THE PROBLEM |
Every line of the material that follows must be printed again exactly.

** BEGIN DATASET CONTENT **

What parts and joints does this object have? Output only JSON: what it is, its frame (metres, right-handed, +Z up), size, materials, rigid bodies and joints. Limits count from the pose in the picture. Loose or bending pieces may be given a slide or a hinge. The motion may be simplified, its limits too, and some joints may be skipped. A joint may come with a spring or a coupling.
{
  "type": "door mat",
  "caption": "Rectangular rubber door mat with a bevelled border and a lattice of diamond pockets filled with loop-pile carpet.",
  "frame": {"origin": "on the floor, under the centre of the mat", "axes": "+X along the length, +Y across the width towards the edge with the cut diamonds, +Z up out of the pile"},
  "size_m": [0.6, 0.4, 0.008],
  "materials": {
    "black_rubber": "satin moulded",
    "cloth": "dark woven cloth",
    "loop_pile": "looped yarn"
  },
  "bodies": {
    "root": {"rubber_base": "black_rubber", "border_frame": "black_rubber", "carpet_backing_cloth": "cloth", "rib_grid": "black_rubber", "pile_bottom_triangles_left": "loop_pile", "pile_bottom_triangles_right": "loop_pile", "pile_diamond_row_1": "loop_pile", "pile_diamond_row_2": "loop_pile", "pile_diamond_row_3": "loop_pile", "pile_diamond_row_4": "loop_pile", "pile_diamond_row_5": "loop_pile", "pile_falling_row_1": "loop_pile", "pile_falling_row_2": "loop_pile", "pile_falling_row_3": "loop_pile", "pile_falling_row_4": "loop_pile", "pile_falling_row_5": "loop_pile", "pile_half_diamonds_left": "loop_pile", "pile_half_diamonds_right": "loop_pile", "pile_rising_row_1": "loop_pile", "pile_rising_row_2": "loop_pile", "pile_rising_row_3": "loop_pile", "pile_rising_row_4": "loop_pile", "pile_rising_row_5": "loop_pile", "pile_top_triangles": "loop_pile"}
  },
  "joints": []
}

** END DATASET CONTENT **

RESPONSE TO THE EXERCISE |
What parts and joints does this object have? Output only JSON: what it is, its frame (metres, right-handed, +Z up), size, materials, rigid bodies and joints. Limits count from the pose in the picture. Loose or bending pieces may be given a slide or a hinge. The motion may be simplified, its limits too, and some joints may be skipped. A joint may come with a spring or a coupling.
{
  "type": "door mat",
  "caption": "Rectangular rubber door mat with a bevelled border and a lattice of diamond pockets filled with loop-pile carpet.",
  "frame": {"origin": "on the floor, under the centre of the mat", "axes": "+X along the length, +Y across the width towards the edge with the cut diamonds, +Z up out of the pile"},
  "size_m": [0.6, 0.4, 0.008],
  "materials": {
    "black_rubber": "satin moulded",
    "cloth": "dark woven cloth",
    "loop_pile": "looped yarn"
  },
  "bodies": {
    "root": {"rubber_base": "black_rubber", "border_frame": "black_rubber", "carpet_backing_cloth": "cloth", "rib_grid": "black_rubber", "pile_bottom_triangles_left": "loop_pile", "pile_bottom_triangles_right": "loop_pile", "pile_diamond_row_1": "loop_pile", "pile_diamond_row_2": "loop_pile", "pile_diamond_row_3": "loop_pile", "pile_diamond_row_4": "loop_pile", "pile_diamond_row_5": "loop_pile", "pile_falling_row_1": "loop_pile", "pile_falling_row_2": "loop_pile", "pile_falling_row_3": "loop_pile", "pile_falling_row_4": "loop_pile", "pile_falling_row_5": "loop_pile", "pile_half_diamonds_left": "loop_pile", "pile_half_diamonds_right": "loop_pile", "pile_rising_row_1": "loop_pile", "pile_rising_row_2": "loop_pile", "pile_rising_row_3": "loop_pile", "pile_rising_row_4": "loop_pile", "pile_rising_row_5": "loop_pile", "pile_top_triangles": "loop_pile"}
  },
  "joints": []
}